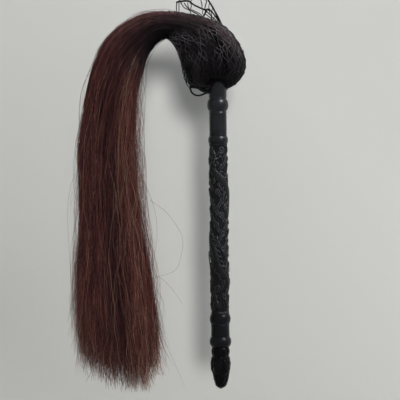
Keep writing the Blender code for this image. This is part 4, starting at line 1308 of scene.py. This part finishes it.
def dragon_body():
    """The dragon's centre line: it winds down the grip from its head to its tail."""
    s = DRAGON_TOP_S + (DRAGON_END_S - DRAGON_TOP_S) * np.linspace(0, 1, 120)
    run = TAU * (s - DRAGON_TOP_S)
    angle = DRAGON_ANGLE + run / DRAGON_PITCH + 0.42 * np.sin(run / DRAGON_SWAY)
    return np.stack([angle * GRIP_RADIUS, s], -1)


def carve_body(carving, body):
    """Round body with scales in staggered rows on the back, plates across the belly and a spine."""
    rows, gap, along, side, total = carving.near(body, 0.009)
    w = np.interp(along, np.linspace(0, 1, len(BODY_WIDTHS)), BODY_WIDTHS)
    across, run = gap / w, along * total
    signed = across * side
    round_body = 0.0024 * np.sqrt(clamp(1 - across**2)) * np.clip(w / 0.0045, 0.35, 1)
    lane = signed / 0.34
    scale = (run / SCALE_LENGTH + 0.5 * (np.floor(lane) % 2)) % 1
    lip = np.abs(lane % 1 - 0.5) * 2
    scales = 0.00034 * clamp(1 - scale - 0.35 * lip**2)
    plates = 0.0003 * np.abs(np.sin(math.pi * run / PLATE_LENGTH)) ** 0.5
    skin = np.where(signed > 0.55, plates, scales) * (across < 0.96)
    spine = 0.0009 * clamp(1 - np.abs(signed + 0.92) / 0.16) * (0.45 + 0.55 * ((run / SPINE_LENGTH) % 1))
    raised = round_body + skin * clamp(w / 0.004) + spine
    moat = 0.0005 * clamp(1 - np.abs(across - 1.18) / 0.16)
    held = carving.height[rows]
    carving.height[rows] = np.where(across < 1.1, np.maximum(raised, 0.4 * held), held) - moat


def ahead_and_out(body, k):
    """Directions along the body at its point k, and to one side of it."""
    ahead = unit(body[min(k + 1, len(body) - 1)] - body[k - 1])
    return ahead, np.array([-ahead[1], ahead[0]])


def carve_back(carving, body):
    """Tufts of flame along both sides and a row of beads along the back."""
    for k in range(4, 112, 5):
        ahead, out = ahead_and_out(body, k)
        for turn in (-1, 1):
            side = out * turn
            root = body[k] + side * 0.0045
            tuft = root, root + side * 0.0022 + ahead * 0.0012, root + side * 0.0034 + ahead * 0.0046
            carving.stroke(tuft, 5, (0.0012, 0.0009, 0.0003), (0.0021, 0.0018, 0.0008))
    for k in range(2, 118, 2):
        out = ahead_and_out(body, k)[1]
        bead = body[k] - out * 0.62 * np.interp(k, (0, 60, 119), (0.0048, 0.0058, 0.0015))
        carving.dome(*bead, 0.00085, 0.00085, 0.0027)


def carve_legs(carving, body):
    """Four legs, each with four claws."""
    for at, lean in ((0.16, 1), (0.3, -1), (0.62, 1), (0.8, -1)):
        k = int(at * 119)
        start = body[k]
        ahead, out = ahead_and_out(body, k)
        out = out * lean
        knee = start + out * 0.0085 + ahead * 0.002
        foot = knee + out * 0.0025 + (0, 0.0075 if at < 0.5 else -0.0075)
        leg = start, start + out * 0.005, knee, foot
        carving.stroke(leg, 8, (0.0027, 0.0024, 0.0015), (0.0022, 0.0019, 0.0015))
        x, y = unit(foot - knee)
        for spread in (-0.9, -0.3, 0.3, 0.9):
            c, s = math.cos(spread), math.sin(spread)
            way = np.array([x * c - y * s, x * s + y * c])
            bent = np.array([way[1], -way[0]]) * 0.0008
            claw = foot, foot + way * 0.0022 + bent, foot + way * 0.0042
            carving.stroke(claw, 5, (0.0009, 0.0008, 0.0003), (0.0017, 0.0015, 0.0007))


def carve_head(carving, neck):
    """Skull, snout, brows, horns, mane, whiskers and mouth."""
    skull = neck + (-0.001, -0.0045)
    snout = skull + (0.004, -0.0105)
    carving.dome(*skull, 0.0062, 0.007, 0.0027)
    carving.ridge((skull, (skull + snout) / 2, snout), (0.005, 0.0036, 0.0033), (0.0027, 0.0023, 0.0021))
    carving.dome(*(snout + (0.0006, 0.0002)), 0.0036, 0.0028, 0.0026)
    for turn in (-1, 1):
        carving.dome(skull[0] + 0.0016 + turn * 0.0026, skull[1] - 0.0024, 0.0016, 0.0017, 0.0031)
        horn = skull + ((0, 0), (turn * 0.0042, 0.0042), (turn * 0.0058 - 0.001, 0.0125))
        carving.stroke(horn, 6, (0.0013, 0.0011, 0.0005), (0.003, 0.0026, 0.0012))
        for k in range(4):
            lean = turn * (0.005 + 0.0016 * k)
            lock = skull + (
                (turn * 0.0045, 0.001 * k), (lean, 0.006 + 0.001 * k),
                (lean + turn * 0.0018, 0.0105 + 0.0012 * k), (lean + turn * 0.0048, 0.0145),
            )
            carving.stroke(lock, 6, (0.0008, 0.0009, 0.0003), (0.0021, 0.0017, 0.0008))
        whisker = snout + (
            (turn * 0.0025, 0.0008), (turn * 0.0078, -0.003), (turn * 0.0105, 0.0045), (turn * 0.015, 0.007),
        )
        carving.stroke(whisker, 8, (0.0008, 0.0006, 0.0003), (0.002, 0.0016, 0.0008))
    mouth = snout + (0.0032, 0.0008), snout + (0.0006, 0.0034), skull + (0.0036, -0.0016)
    carving.stroke(mouth, 6, 0.0005, 0.0012, cut=True)


def carve_outline(carving):
    """Swellings that the photographed outline shows, brushed ground and banded ends."""
    for degrees, level, size, height in SWELLINGS:
        off_u = carving.off(math.radians(degrees) * GRIP_RADIUS)
        off = (off_u / SWELLING_WIDTH) ** 2 + ((carving.s - level) / size) ** 2
        carving.height = carving.height + height * np.exp(-off)
    flow = np.sin(carving.u * 30 / GRIP_RADIUS + 2 * np.sin(carving.s / 0.0045))
    carving.height = carving.height + 0.00028 * flow * (carving.height < 0.0005)
    from_end = np.minimum(carving.s, carving.length - carving.s)
    band = 0.0011 * np.exp(-((np.maximum(from_end - 0.0014, 0) / 0.0012) ** 2))
    carving.height = carving.height * clamp(from_end / 0.0035) + band


# A tendril that stands off the grip's left side, from the handle's axis
TENDRIL = metres((
    (-108, -6, -3500), (-128, -10, -3530), (-128, -10, -3600), (-118, -8, -3680), (-112, -4, -3740),
))


def make_grip(material):
    """Dragon in clouds: a scaled body winds down the grip, with legs, mane and scrolls in the ground."""
    top, bottom = seat("carved_grip")
    carving = Carving(top - bottom)
    body = dragon_body()
    carve_clouds(carving)
    carve_body(carving, body)
    carve_back(carving, body)
    carve_legs(carving, body)
    carve_head(carving, body[0])
    carve_outline(carving)

    height, angle = carving.height, carving.u / GRIP_RADIUS
    blind_top, blind_bottom = top - 0.0303, bottom + 0.0353
    upper = np.array([(POINT_RADIUS, blind_top), (BORE_RADIUS, blind_top), (BORE_RADIUS, top)])
    lower = np.array([(BORE_RADIUS, bottom), (BORE_RADIUS, blind_bottom), (POINT_RADIUS, blind_bottom)])
    radius = np.concatenate([upper[:, :1] + 0 * angle, GRIP_GROUND + height, lower[:, :1] + 0 * angle])
    points = on_handle(radius, angle, np.concatenate([upper[:, 1:], top - carving.s, lower[:, 1:]]))
    smooth = height
    for shift in (1, 2, 4):
        smooth = sum((np.roll(smooth, way * shift, axis) for axis in (1, 0) for way in (1, -1)), smooth) / 5
    # Crests that stand above their surroundings are lighter: partly rubbed lacquer, partly painted highlight.
    wear_and_highlight = clamp(0.26 + (height - smooth) / 0.0007 + height / 0.013)
    wear_and_highlight = np.pad(wear_and_highlight, ((len(upper), len(lower)), (0, 0)))
    lacquered(loft("grip", points[:, ::-1], material, {"wear_and_highlight": wear_and_highlight[:, ::-1]}), 75, "carved_grip")

    line = smooth_route(np.array(TENDRIL) + (HANDLE_X, 0, 0), 8)
    taper = np.interp(np.arange(len(line)), (0, len(line) / 2, len(line) - 1), (0.001, 0.0007, 0.0009))
    strand = tubes("grip_tendril", cord_rings(line, taper, 10), material, {"wear_and_highlight": 0.5})
    attach(strand, "handle", "lacquered_wood")


def dress_hidden_nodes():
    """Pieces inside the head and the handle keep their solids and get their own finish."""
    wood, thread = bare_wood_material(), net_material()
    thread.name = "binding_thread"
    looks = {
        "upper_dowel": wood, "lower_dowel": wood, "head_core": wood,
        "root_hair": mass_material(), "root_binding": thread,
    }
    for node, look in looks.items():
        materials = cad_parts[node].data.materials
        materials.clear()
        materials.append(look)


# Stage, lights and camera


def make_stage():
    """Studio sweep: a pale wall behind the whisk that curves into a pale floor below it."""
    wall_y, floor_z, cove = 0.29, -1.1, 0.28
    profile = [(-3, floor_z)]
    for k in range(17):
        turn = k / 16 * math.pi / 2
        profile.append((wall_y - cove + cove * math.sin(turn), floor_z + cove - cove * math.cos(turn)))
    profile.append((wall_y, 2.2))
    points = [(x, y, z) for y, z in profile for x in (-2.5, 2.5)]
    quads = [(2 * k, 2 * k + 1, 2 * k + 3, 2 * k + 2) for k in range(len(profile) - 1)]
    sweep = mesh_piece("sweep", points, quads, [], wall_material())
    return sweep


def make_lights(sweep):
    """A key from the upper right, and a lamp near the camera that lights the wall alone, for its shadows."""
    for name, azimuth, elevation, strength, softness, colour, glossy, wall_state in (
        ("front_light", 4, 3.5, 0.8, 8, (1, 0.99, 0.97), False, None),
        ("key_light", 50, 40, 1.1, 16, (1, 1, 0.99), True, None),
        ("whisk_light", 50, 40, 1.2, 16, (1, 1, 0.99), True, "EXCLUDE"),
        ("wall_light", 3.6, 3.2, 2.8, 7.5, (1, 0.99, 0.98), False, "INCLUDE"),
    ):
        lamp = bpy.data.lights.new(name, "SUN")
        lamp.energy = strength
        lamp.angle = math.radians(softness)
        lamp.color = colour
        holder = bpy.data.objects.new(name, lamp)
        a, e = math.radians(azimuth), math.radians(elevation)
        toward = Vector((math.sin(a) * math.cos(e), -math.cos(a) * math.cos(e), math.sin(e)))
        holder.rotation_mode = "QUATERNION"
        holder.rotation_quaternion = toward.to_track_quat("Z", "Y")
        holder.visible_glossy = glossy
        bpy.context.scene.collection.objects.link(holder)
        if wall_state:
            group = bpy.data.collections.new(name + "_wall")
            group.objects.link(sweep)
            group.collection_objects[0].light_linking.link_state = wall_state
            holder.light_linking.receiver_collection = group
    world = bpy.data.worlds.new("room")
    world.use_nodes = True
    background = world.node_tree.nodes["Background"]
    background.inputs["Color"].default_value = (0.95, 0.97, 1, 1)
    background.inputs["Strength"].default_value = 0.38
    bpy.context.scene.world = world


def make_camera():
    camera = bpy.data.cameras.new("camera")
    camera.sensor_width = CAMERA_SENSOR
    camera.lens = CAMERA_SENSOR * -CAMERA_AT[1] / CAMERA_VIEW_WIDTH
    camera.clip_end = 20
    holder = bpy.data.objects.new("camera", camera)
    holder.location = CAMERA_AT
    holder.rotation_mode = "XYZ"
    holder.rotation_euler = Vector((0, 1, 0)).to_track_quat("-Z", "Y").to_matrix().to_euler()
    holder.rotation_euler.rotate_axis("Z", CAMERA_ROLL)
    bpy.context.scene.collection.objects.link(holder)
    bpy.context.scene.camera = holder
    bpy.context.scene.view_settings.view_transform = "Standard"


def main():
    make_camera()
    make_lights(make_stage())
    make_strays(make_hair())
    make_net()
    # The lower pieces get lacquer with dark below 1: painted shade, darker towards the bottom of the handle.
    make_turned_lengths(
        lacquer_material("turned_lacquer", False, 0.4),
        lacquer_material("shaded_lower_lacquer", False, 0.15, dark=0.7),
    )
    make_grip(lacquer_material("carved_lacquer", True, 0.21, dark=0.85))
    make_bud(lacquer_material("bud_lacquer", True, 0.08, dark=0.6))
    dress_hidden_nodes()


main()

- _REQUEST_: Exactly repeat the lines above, from the opening line through the one with "return np.stack([angle *", and include nothing else.

- _RESPONSE_:
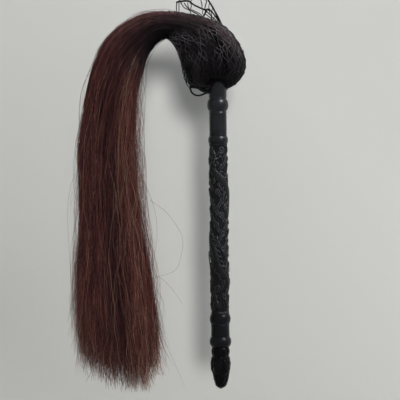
Keep writing the Blender code for this image. This is part 4, starting at line 1308 of scene.py. This part finishes it.
def dragon_body():
    """The dragon's centre line: it winds down the grip from its head to its tail."""
    s = DRAGON_TOP_S + (DRAGON_END_S - DRAGON_TOP_S) * np.linspace(0, 1, 120)
    run = TAU * (s - DRAGON_TOP_S)
    angle = DRAGON_ANGLE + run / DRAGON_PITCH + 0.42 * np.sin(run / DRAGON_SWAY)
    return np.stack([angle * GRIP_RADIUS, s], -1)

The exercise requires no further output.